More than anything, Nadal was fulfilling the promise he displayed on the Wimbledon Centre Court in 2008 when he beat Federer for the crown in a collision that was, according to John McEnroe and most everyone else caught up in the drama, arguably the best tennis match ever played. Some of us argued that it was also a candidate as the most beautifully realised example of sportsmanship and competitive character in the entire history of the games we play.

No one could have deprived Federer of his place at the pinnacle of his sport with more unbreakable determination – or grace.

Nadal said that there were some things no one would ever be able to take from Federer, on or off a tennis court. You could not obscure his virtuosity – and he may have had in his mind a backhand passing shot down the line which, the moment you saw it you knew you would never forget, no more than a flourish from Muhammad Ali or a run from Gareth Edwards from the base of the scrum or a finish by Lester Piggott or some unbreakable run by the young George Best.

Nadal was right about Federer, of course, but a less rounded character might have been a little more consumed by the extent of his achievement. This, though, is not the Nadal style. Or his breeding.

When his mentor, coach and uncle, Toni, a former professional tennis player, was told that the young Rafael should leave Mallorca and join the Spanish Tennis Federation in Barcelona, he brusquely refused. The boy had his talent and it could develop at home on the island, along with some education. His tennis would not suffer and nor would his understanding of the essentials of life, something that might have helped generations of tennis prodigies, including Andre Agassi, who wrote so chillingly of a loathing for the game provoked by the relentless demands of his ambitious father.

Maybe it is this background of tormented, emotionally over-stretched young players which gives the meaning of Nadal and his nine Grand Slam titles such a special glow.

Andy Murray's ill-tempered on-court behaviour when he slid out of the US Open last week was no doubt a reaction to another disappointment in a major tournament. But it did illuminate harshly a growing fear that he is simply subject to too much pressure, from both within and without. It is of course true that no one now competing in the shadow of Nadal could expect to fare too well in any psychological comparison with the man from Mallorca but the gap between him and Murray has recently never looked wider.

Already the Spaniard has been involved in three Spanish Davis Cup successes, which is another contrast to Murray's recent abandonment of the abject British cause. His relish for the performance of the Spanish World Cup winners in South Africa – and European Championship triumph in Vienna in 2008 – and pain at the erratic performance of his favourites Real Madrid, speak of a sports titan who can get outside of his own experience, and ambition, as easily as he unfurls a withering forehand laden with topspin.

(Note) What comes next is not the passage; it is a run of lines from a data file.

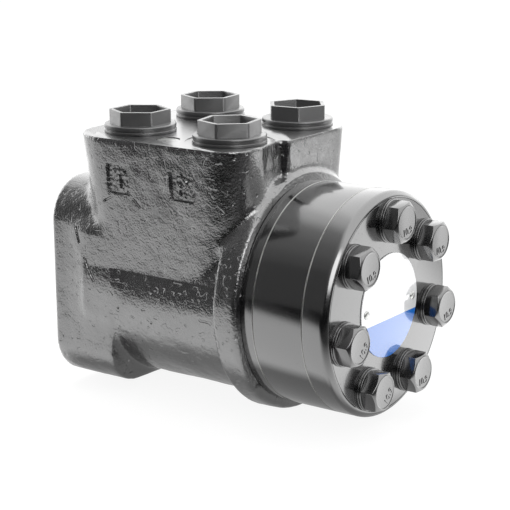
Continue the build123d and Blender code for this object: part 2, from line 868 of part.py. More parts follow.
def hex_bolt(angle):
    """One bolt at this angle: dished hexagon head, shank and plain stand-in for the thread."""
    y, z = on_circle(bolt_circle / 2, angle)
    corner = bolt_head_flats / sqrt(3)
    with BuildPart() as bolt:
        with BuildSketch(across(head_x)):
            with Locations((y, z)):
                RegularPolygon(bolt_head_flats / 2, 6, major_radius=False, rotation=angle)
        extrude(amount=bolt_head_height)
        with BuildSketch(Plane(origin=(head_x, y, z), x_dir=(1, 0, 0), z_dir=(0, 0, 1))):
            with BuildLine():
                Polyline(
                    (bolt_head_height - bolt_head_dish, corner + cut_margin),
                    (bolt_head_height - bolt_head_dish, corner),
                    (bolt_head_height, bolt_head_flats / 2),
                    (bolt_head_height + cut_margin, bolt_head_flats / 2),
                    (bolt_head_height + cut_margin, corner + cut_margin),
                    close=True,
                )
            make_face()
        revolve(axis=Axis((head_x, y, z), (1, 0, 0)), mode=Mode.SUBTRACT)
        with BuildSketch(across(housing_length)):
            with Locations((y, z)):
                Circle(bolt_shank_radius)
        extrude(amount=head_x - housing_length)
        with BuildSketch(across(housing_length)):
            with Locations((y, z)):
                Circle(bolt_thread_radius - running_gap)
        extrude(amount=-bolt_thread_length)
    return bolt.part


bolts = [hex_bolt(angle) for angle in bolt_angles]

with BuildPart() as cap_bolts:
    add(bolts[:pin_bolt_index] + bolts[pin_bolt_index + 1 :])
save(cap_bolts, "cap_bolts")

suction_ball_x = suction_seat_x + sqrt(suction_ball_radius**2 - suction_seat_radius**2) + seat_gap
pin_end = suction_ball_x + suction_ball_radius + suction_ball_travel + seat_gap

with BuildPart() as pin_bolt:
    add(bolts[pin_bolt_index])
    with BuildSketch(across(pin_end)):
        with Locations((suction_y, suction_z)):
            Circle(pin_bolt_pin_radius)
    extrude(amount=housing_length - pin_end)
save(pin_bolt, "pin_bolt")

with BuildPart() as suction_ball:
    with Locations((suction_ball_x, suction_y, suction_z)):
        Sphere(suction_ball_radius)
save(suction_ball, "suction_ball")

with BuildPart() as bolt_washers:
    with BuildSketch(across(cap_face)):
        with places(bolt_circle / 2, bolt_angles):
            Circle(bolt_washer_radius)
            Circle(bolt_hole_radius, mode=Mode.SUBTRACT)
    extrude(amount=bolt_washer_thickness)
save(bolt_washers, "bolt_washers")

# ---- name plate --------------------------------------------------------------------------------------

with BuildPart() as name_plate:
    with BuildSketch(across(cap_face)):
        Circle(name_plate_radius)
        with Locations(*rivet_places):
            Circle(rivet_radius + seat_gap, mode=Mode.SUBTRACT)
    extrude(amount=name_plate_thickness)
save(name_plate, "name_plate")

with BuildPart() as plate_rivets:
    rivet_head_x = cap_face + name_plate_thickness
    with BuildSketch(across(rivet_head_x)):
        with Locations(*rivet_places):
            Circle(rivet_head_radius)
    extrude(amount=rivet_head_height)
    chamfer(plate_rivets.faces().sort_by(Axis.X)[-2:].edges(), length=rivet_head_height / 2)
    with BuildSketch(across(rivet_head_x)):
        with Locations(*rivet_places):
            Circle(rivet_radius)
    extrude(amount=-(rivet_length - running_gap))
save(plate_rivets, "plate_rivets")

# ---- check valve ---------------------------------------------------------------------------------------

check_ball_z = check_floor + sqrt(check_ball_radius**2 - check_seat_radius**2) + seat_gap
check_bush_z = check_ball_z + check_ball_radius + check_ball_travel + seat_gap

with BuildPart() as check_ball:
    with Locations((check_x, -check_y, check_ball_z)):
        Sphere(check_ball_radius)
save(check_ball, "check_ball")

with BuildPart() as check_bush:
    with BuildSketch(Plane.XY.offset(check_bush_z)):
        with Locations((check_x, -check_y)):
            Circle(check_bore_radius - running_gap)
            Circle(check_bush_bore, mode=Mode.SUBTRACT)
    extrude(amount=check_bush_length)
    with BuildSketch(Plane.XY.offset(check_bush_z + check_bush_length)):
        with Locations((check_x, -check_y)):
            RegularPolygon(check_bush_hex_flats / 2, 6, major_radius=False)
    extrude(amount=-check_bush_length / 2, mode=Mode.SUBTRACT)
save(check_bush, "check_bush")

with BuildPart() as check_plug:
    check_plug_top = port_face_height - check_plug_recess
    with BuildSketch(Plane.XY.offset(check_plug_top)):
        with Locations((check_x, -check_y)):
            Circle(check_bore_radius - running_gap)
    extrude(amount=-check_plug_length)
    chamfer(check_plug.faces().sort_by(Axis.Z)[-1].edges(), length=small_chamfer)
save(check_plug, "check_plug")

# ---- shipping plugs --------------------------------------------------------------------------------------

for (name, x, y, offset), turn in zip(ports, plug_turns):
    seat = port_face_height - (spot_face_depth if name == "pressure" else 0)
    with BuildPart() as plug:
        # thin lip, a line round the flange's edge, and the flange proper
        lip = plug_flange_height / 3
        with BuildSketch(Plane.XY.offset(seat)):
            with Locations((x, y)):
                Circle(plug_flange_radius)
        extrude(amount=plug_flange_height)
        with BuildSketch(Plane.XY.offset(seat + lip)):
            with Locations((x, y)):
                Circle(plug_flange_radius + cut_margin)
                Circle(plug_flange_radius - plug_groove_depth, mode=Mode.SUBTRACT)
        extrude(amount=lip / 2, mode=Mode.SUBTRACT)
        # hollow hexagon
        with BuildSketch(Plane.XY.offset(seat + plug_flange_height)):
            with Locations((x, y)):
                RegularPolygon(plug_hex_corner_radius, 6, rotation=turn)
        extrude(amount=plug_height - plug_flange_height)
        # plain stem in the port's thread
        with BuildSketch(Plane.XY.offset(seat)):
            with Locations((x, y)):
                Circle(port_bore_radius - running_gap)
        extrude(amount=-plug_stem_length)
        # hollow, open at the top and closed at the stem's end
        with BuildSketch(Plane.XY.offset(seat + plug_height)):
            with Locations((x, y)):
                hollow_radius = plug_hex_corner_radius - plug_wall / cos(pi / 6)
                RegularPolygon(hollow_radius, 6, rotation=turn)
        extrude(amount=-(plug_height - plug_wall), mode=Mode.SUBTRACT)
        with BuildSketch(Plane.XY.offset(seat + plug_wall)):
            with Locations((x, y)):
                Circle(plug_stem_bore)
        extrude(amount=-plug_stem_length, mode=Mode.SUBTRACT)
    save(plug, f"plug_{name}")
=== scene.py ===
# %% [markdown]
# # Orbital steering unit
# A steering unit turns oil instead of a shaft: the driver's wheel turns a spool inside a cast
# iron housing, and the round gear set under the seven bolts measures the oil out. The frame
# brings every piece at its real size. This script gives each one the look of the real thing:
# rough cast iron under gloss black paint, smooth painted steel discs, black bolts and soft
# plastic shipping plugs.

# %% Load the frame
import json
import math

import bmesh
import bpy
import numpy as np
from mathutils import Matrix, Vector, noise


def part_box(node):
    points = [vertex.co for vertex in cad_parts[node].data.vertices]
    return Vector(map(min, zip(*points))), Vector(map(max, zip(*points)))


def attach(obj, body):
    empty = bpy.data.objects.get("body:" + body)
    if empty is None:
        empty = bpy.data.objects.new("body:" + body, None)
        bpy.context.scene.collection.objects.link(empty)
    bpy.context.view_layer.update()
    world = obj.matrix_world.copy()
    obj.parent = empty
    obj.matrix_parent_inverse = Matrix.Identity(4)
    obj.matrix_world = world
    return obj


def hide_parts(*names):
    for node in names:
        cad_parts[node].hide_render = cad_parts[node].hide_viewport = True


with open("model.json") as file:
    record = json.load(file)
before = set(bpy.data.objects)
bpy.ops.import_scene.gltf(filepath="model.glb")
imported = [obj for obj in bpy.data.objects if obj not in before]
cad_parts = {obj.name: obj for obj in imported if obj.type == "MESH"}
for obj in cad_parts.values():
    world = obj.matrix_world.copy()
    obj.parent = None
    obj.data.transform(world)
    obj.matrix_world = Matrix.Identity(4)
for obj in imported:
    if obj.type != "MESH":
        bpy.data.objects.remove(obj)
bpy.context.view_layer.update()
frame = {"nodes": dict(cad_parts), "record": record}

# %% [markdown]
# ## Sizes
# The script thinks in millimetres, as a workshop does, and turns them to metres only when a
# mesh is made. What the frame can tell is read from the frame, so the looks follow the part.

# %% Sizes read from the frame
MM = 0.001


def box_mm(node):
    """The lowest and highest corner of a CAD node, in millimetres."""
    low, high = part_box(node)
    return [c / MM for c in low], [c / MM for c in high]


housing_low, housing_high = box_mm("housing")
plate_low, plate_high = box_mm("distributor_plate")
ring_low, ring_high = box_mm("stator_ring")
cap_low, cap_high = box_mm("end_cap")
label_low, label_high = box_mm("name_plate")
pin_low, pin_high = box_mm("pin_bolt")

stack_radius = ring_high[1]
gear_face = plate_low[0]
cap_face = cap_high[0]
head_seat = box_mm("bolt_washers")[1][0]
head_top = pin_high[0]
port_face = housing_high[2]
floor_level = housing_low[2]
bolt_circle_radius = 39.0
bolt_count = 7
bolt_angles = [math.radians(90 + 360 / bolt_count * k) for k in range(bolt_count)]
pin_bolt_index = 3
ports = {
    "tank": (39.3, -27.0, 32.3),
    "pressure": (91.5, -27.0, 42.2),
    "left": (39.3, 27.0, 36.3),
    "right": (91.5, 27.0, 6.5),
}  # x, y and the turn of the plug's hexagon in degrees
print("stack radius", round(stack_radius, 2), "gear face", gear_face, "cap face", cap_face)

# %% [markdown]
# ## Helpers for shapes
# Nearly every piece of this unit was turned on a lathe, drilled or sawn from bar. So the
# helpers are a lathe, a prism, an eased corner and a cutter, and each piece is a few calls.


# %% Mesh helpers
def made_mesh(name, points, faces):
    """A mesh from points in millimetres, its faces turned outwards."""
    mesh = bpy.data.meshes.new(name)
    mesh.from_pydata([tuple(c * MM for c in p) for p in points], [], faces)
    work = bmesh.new()
    work.from_mesh(mesh)
    bmesh.ops.recalc_face_normals(work, faces=work.faces)
    work.to_mesh(mesh)
    work.free()
    return mesh


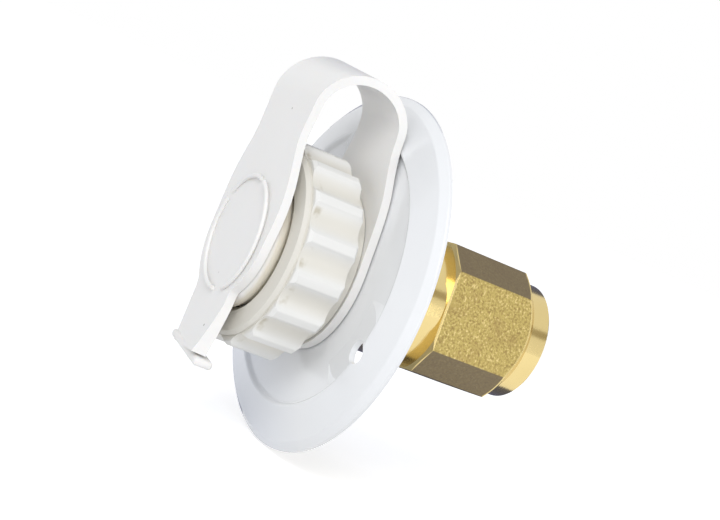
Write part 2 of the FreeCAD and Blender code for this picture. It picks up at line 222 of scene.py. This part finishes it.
def noise(tree, scale, detail=2.0, height=None):
    """Soft noise in the piece's own coordinates, or by a single height."""
    clouds = tree.nodes.new("ShaderNodeTexNoise")
    feed(tree, clouds.inputs["Scale"], scale)
    clouds.inputs["Detail"].default_value = detail
    if height is None:
        place = tree.nodes.new("ShaderNodeTexCoord")
        tree.links.new(place.outputs["Object"], clouds.inputs["Vector"])
    else:
        clouds.noise_dimensions = "1D"
        tree.links.new(height, clouds.inputs["W"])
    return clouds.outputs["Fac"]


def relief(tree, height, strength, distance, below=None):
    """A normal that follows a height, over the normal of the relief below it."""
    bump = tree.nodes.new("ShaderNodeBump")
    feed(tree, bump.inputs["Strength"], strength)
    feed(tree, bump.inputs["Distance"], distance)
    tree.links.new(height, bump.inputs["Height"])
    if below is not None:
        tree.links.new(below, bump.inputs["Normal"])
    return bump.outputs["Normal"]


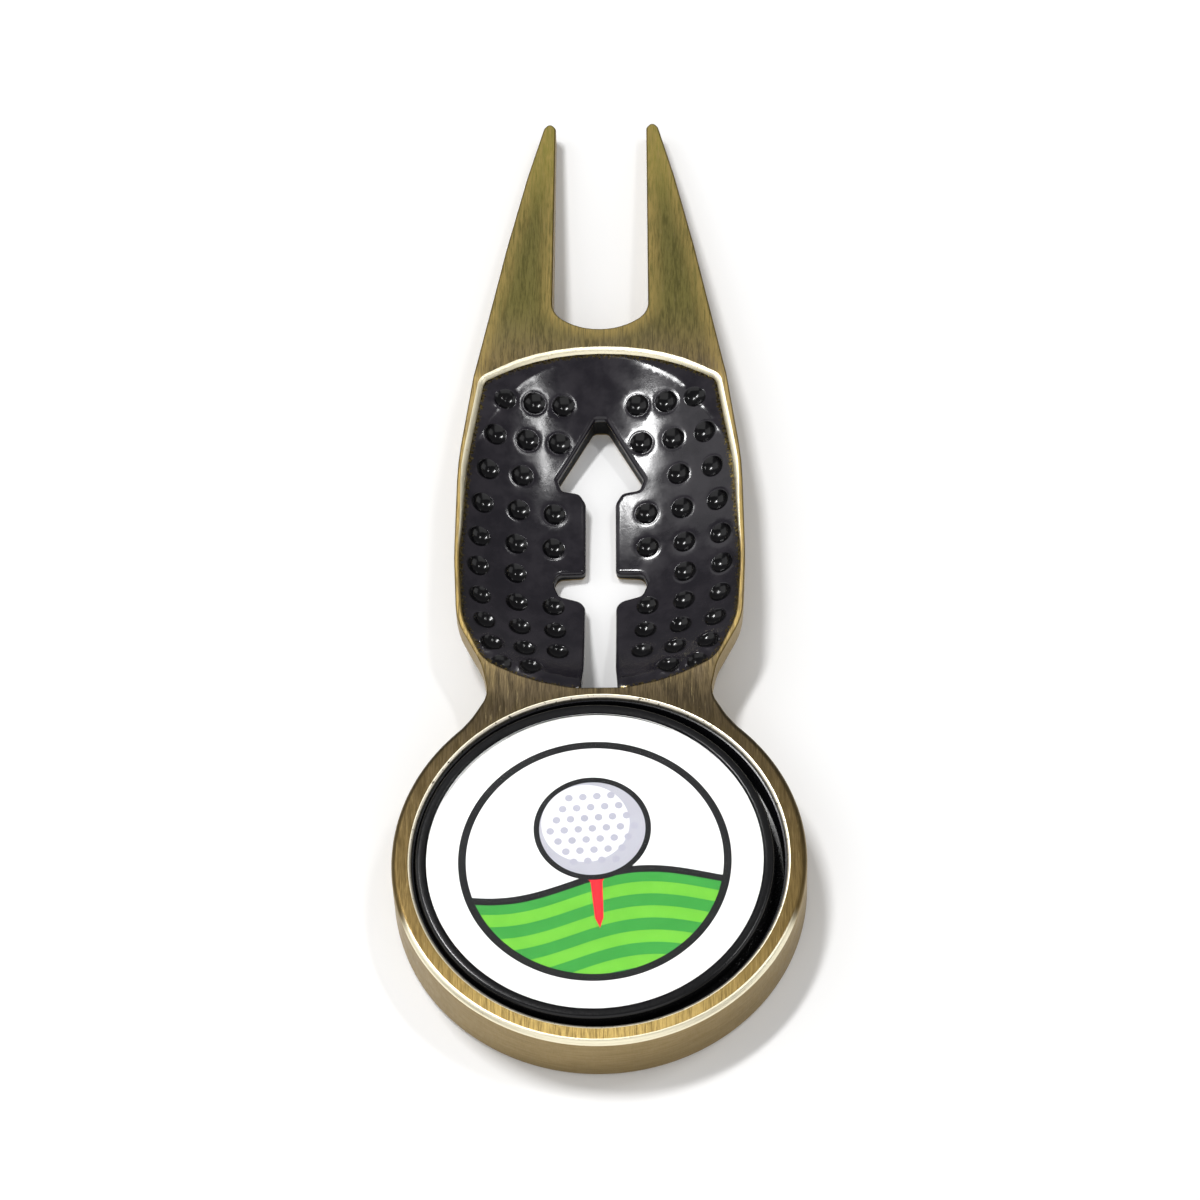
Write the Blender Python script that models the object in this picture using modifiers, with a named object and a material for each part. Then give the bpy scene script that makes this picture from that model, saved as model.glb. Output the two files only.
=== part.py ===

With Federer finally besieged, it seems, by the tyranny of age and the years of single-minded achievement and Tiger Woods enveloped in the battle to prove that the heart of the talent that persuaded so many he was the best golfer of all time has not been broken, Rafa Nadal, for the moment at least, operates in a unique place at the top of the mountain.

Having reached the peak, he displays a consistency of spirit and technique that, in these days of all days, is more than the mere triumph of an exceptional sportsman. It is a victory for some of the best of life.